Module `livekit.plugins.resemble`

Sub-modules

livekit.plugins.resemble.models

Classes

class ChunkedStream (*, tts: TTS, input_text: str, opts: _TTSOptions, conn_options: APIConnectOptions, api_key: str, session: aiohttp.ClientSession)

Expand source code

class ChunkedStream(tts.ChunkedStream):
    """Synthesize text into speech in one go using Resemble AI's REST API."""

    def __init__(
        self,
        *,
        tts: TTS,
        input_text: str,
        opts: _TTSOptions,
        conn_options: APIConnectOptions,
        api_key: str,
        session: aiohttp.ClientSession,
    ) -> None:
        super().__init__(tts=tts, input_text=input_text, conn_options=conn_options)
        self._opts, self._session, self._api_key = opts, session, api_key

    async def _run(self) -> None:
        request_id = utils.shortuuid()

        # Create request headers
        headers = {
            "Authorization": f"Bearer {self._api_key}",
            "Content-Type": "application/json",
            "Accept": "application/json",  # Expect JSON response
        }

        # Create request payload
        payload = {
            "voice_uuid": self._opts.voice_uuid,
            "data": self._input_text,
            "sample_rate": self._opts.sample_rate,
            "precision": "PCM_16",
        }

        decoder = utils.codecs.AudioStreamDecoder(
            sample_rate=self._opts.sample_rate,
            num_channels=NUM_CHANNELS,
        )

        try:
            async with self._session.post(
                RESEMBLE_REST_API_URL,
                headers=headers,
                json=payload,
                timeout=aiohttp.ClientTimeout(
                    total=30,
                    sock_connect=self._conn_options.timeout,
                ),
            ) as response:
                response.raise_for_status()
                response_json = await response.json()

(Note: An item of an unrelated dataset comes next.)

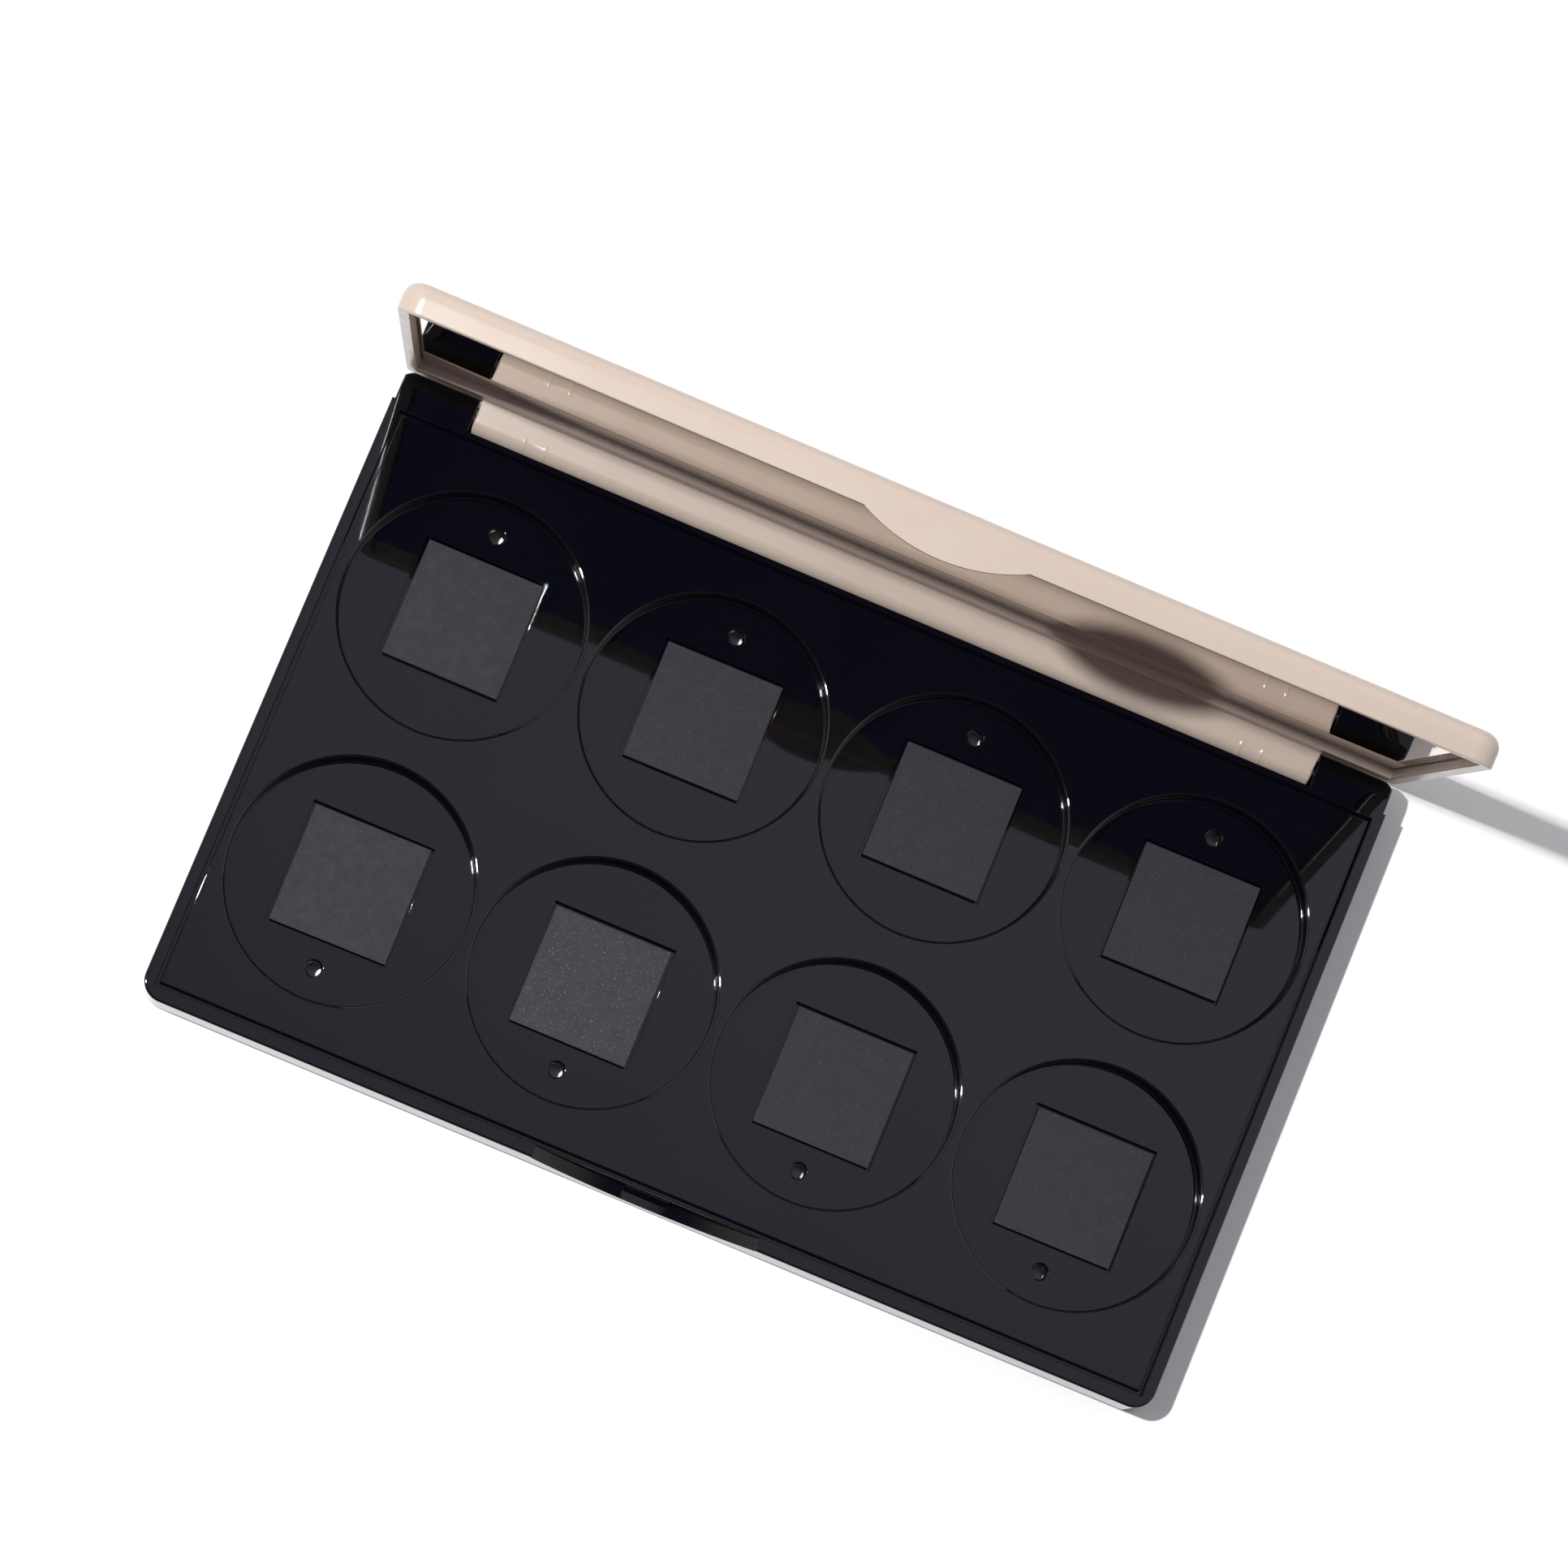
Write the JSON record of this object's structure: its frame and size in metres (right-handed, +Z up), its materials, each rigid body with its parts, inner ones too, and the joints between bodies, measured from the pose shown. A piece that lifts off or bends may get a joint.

                # Check for success
                if not response_json.get("success", False):
                    issues = response_json.get("issues", ["Unknown error"])
                    error_msg = "; ".join(issues)
                    raise APIStatusError(
                        message=f"Resemble API returned failure: {error_msg}",
                        status_code=response.status,
                        request_id=request_id,
                        body=json.dumps(response_json),
                    )

                # Extract base64-encoded audio content
                audio_content_b64 = response_json.get("audio_content")
                if not audio_content_b64:
                    raise APIStatusError(
                        message="No audio content in response",
                        status_code=response.status,
                        request_id=request_id,
                        body=json.dumps(response_json),
                    )

                # Decode base64 to get raw audio bytes
                audio_bytes = base64.b64decode(audio_content_b64)
                decoder.push(audio_bytes)
                decoder.end_input()

                emitter = tts.SynthesizedAudioEmitter(
                    event_ch=self._event_ch,
                    request_id=request_id,
                )
                async for frame in decoder:
                    emitter.push(frame)
                emitter.flush()

        except aiohttp.ClientResponseError as e:
            raise APIStatusError(
                message=e.message,
                status_code=e.status,
                request_id=request_id,
                body=f"resemble api error: {str(e)}",
            ) from e
        except asyncio.TimeoutError as e:
            raise APITimeoutError() from e
        except aiohttp.ClientError as e:
            raise APIConnectionError(
                message=f"Resemble API connection error: {str(e)}",
            ) from e
        except Exception as e:
            raise APIConnectionError(f"Error during synthesis: {str(e)}") from e
        finally:
            await decoder.aclose()

Synthesize text into speech in one go using Resemble AI's REST API.

Ancestors

ChunkedStream
abc.ABC

Inherited members

ChunkedStream:
- aclose
- collect

class SynthesizeStream (*, tts: TTS, opts: _TTSOptions, pool: utils.ConnectionPool[aiohttp.ClientWebSocketResponse], api_key: str)

Expand source code

class SynthesizeStream(tts.SynthesizeStream):
    """Stream-based text-to-speech synthesis using Resemble AI WebSocket API.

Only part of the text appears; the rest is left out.